AIBU, which stands for 'Am I Being Unreasonable', is the perfect platform for sharing your thoughts and opinions! So, for today's AIBU discussion, we have this story from Reddit/raspberi1:

Am I being unreasonable for considering calling off my wedding because my fiancée refuses to sign a prenup after I found out she has a massive cedit card debt?



'I am just a middle-aged man supposed to be getting married in a few months to my fiancée. We've been together for three years, engaged for one, and for most of that time, I genuinely believed we were on the same page about life values and, most importantly, honesty.'

'For background: I’ve worked hard to build a stable financial foundation. I’m not wealthy, but I own my home outright, have no personal debt, and I’ve been saving and investing since my early twenties. It’s been a priority for me, especially since my parents went through a nasty divorce that ruined both of them financially.'

'About a month ago, while we were discussing wedding costs, I brought up a prenup. Not in a cold or controlling way, I just wanted to protect the life I’ve worked hard to build. I was upfront that I’d still be fair and the agreement wouldn’t leave her with nothing. I expected an adult conversation. Instead, she immediately got defensive. She said things like, "So you’re already planning for a divorce?" and "I thought we trusted each other."

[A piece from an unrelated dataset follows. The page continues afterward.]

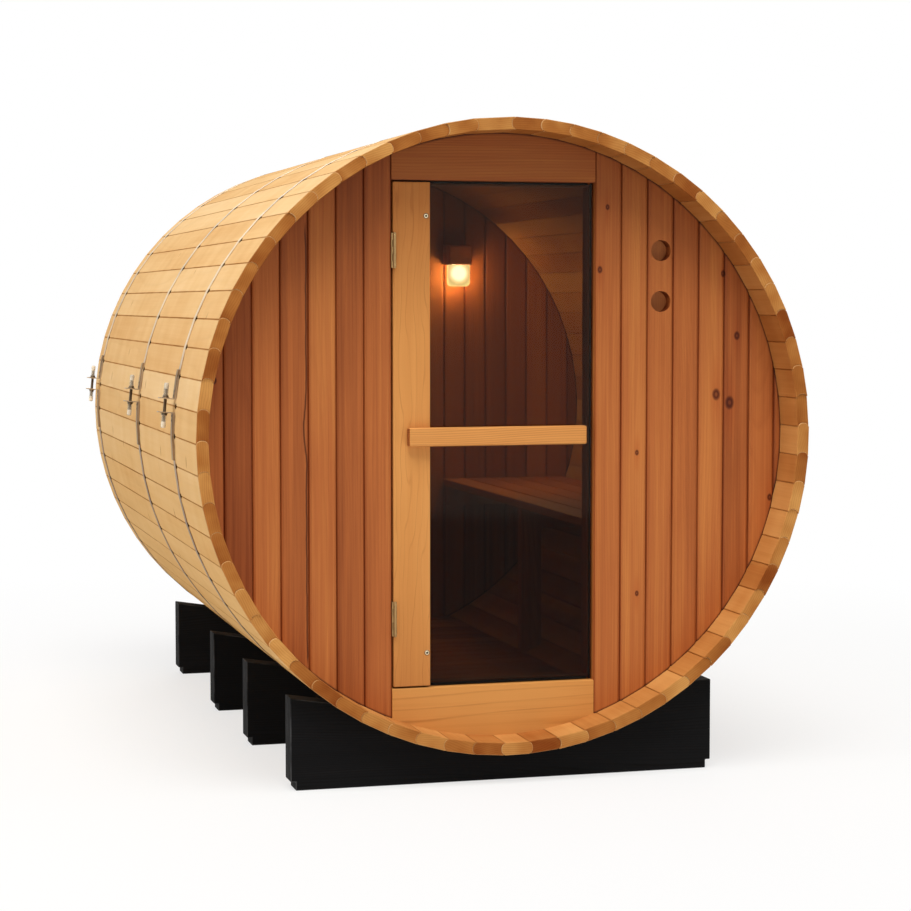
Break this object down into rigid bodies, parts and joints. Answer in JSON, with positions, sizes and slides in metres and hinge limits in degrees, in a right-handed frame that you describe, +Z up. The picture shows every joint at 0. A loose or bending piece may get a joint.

'I tried to explain it wasn’t about trust, it was about transparency and mutual protection. But she shut it down completely. That’s when red flags started popping up. She became evasive every time money came up, and I started noticing weird things, credit card offers in the mail, a few missed payments on shared expenses she said she'd cover, and lots of "I'll handle it later" energy.'



'So, I asked directly if she had debt. She admitted it. $92,000 in credit card debt. Not student loans. Not a mortgage. Credit cards. She said it accumulated over the years from unexpected expenses and a few dumb splurges, but she never told me about any of it until I forced the issue.'

'I was stunned. We’re about to merge lives. This woman was about to legally become my spouse, and she didn’t think I deserved to know she was six figures in the red? I told her this made the prenup non-negotiable for me. I need to protect myself not just emotionally, but financially. I told her I was willing to still move forward, but not without something in writing that protects my premarital assets. '

'She lost it. Called me selfish. Said I was turning love into a business deal. Said my house and money should be hers too if we’re truly a team. Since then, she’s refused to talk about the prenup again, and we’re barely speaking. Even her mother called me and accused me of humiliating her daughter and being materialistic. All I want is not to be liable for debt I didn’t create and to make sure the life I built before this relationship is protected.'

'So now I’m seriously reconsidering the whole wedding. Not because she has debt, but because she hid it, then refused to take responsibility, and now is treating me like the bad guy for trying to protect myself. I'm almost certain that she could pay her debts since she is a partner in her friend's business, but she just refuses to. Am I unreasonable for thinking about walking away?'
 
If she hasn't paid for things she said she would, and now you find out she has massive debt, RUN.
If she wants to share your assets she almost certainly wants to share her debt. What is wrong with the business if she cannot pay off the debt? That business may also have debts, and depending on legal structure of the business, private assets may be used to pay off business debts.
 
Red flag to me is the dishonesty of the debt and then wanting to carry it into the marriage where all is deemed to be then become legally shared. Then burring up about the agreement when put to her is the next red flag. I would be very careful my man, because a woman can very easily take over in a situation like this especially when they start crying out about Domestic Violence whether it is true or not, then they have you over a barrel. Trust me I have been there. I am not going to tell you to run or anything, Love is a funny thing, BUT be careful.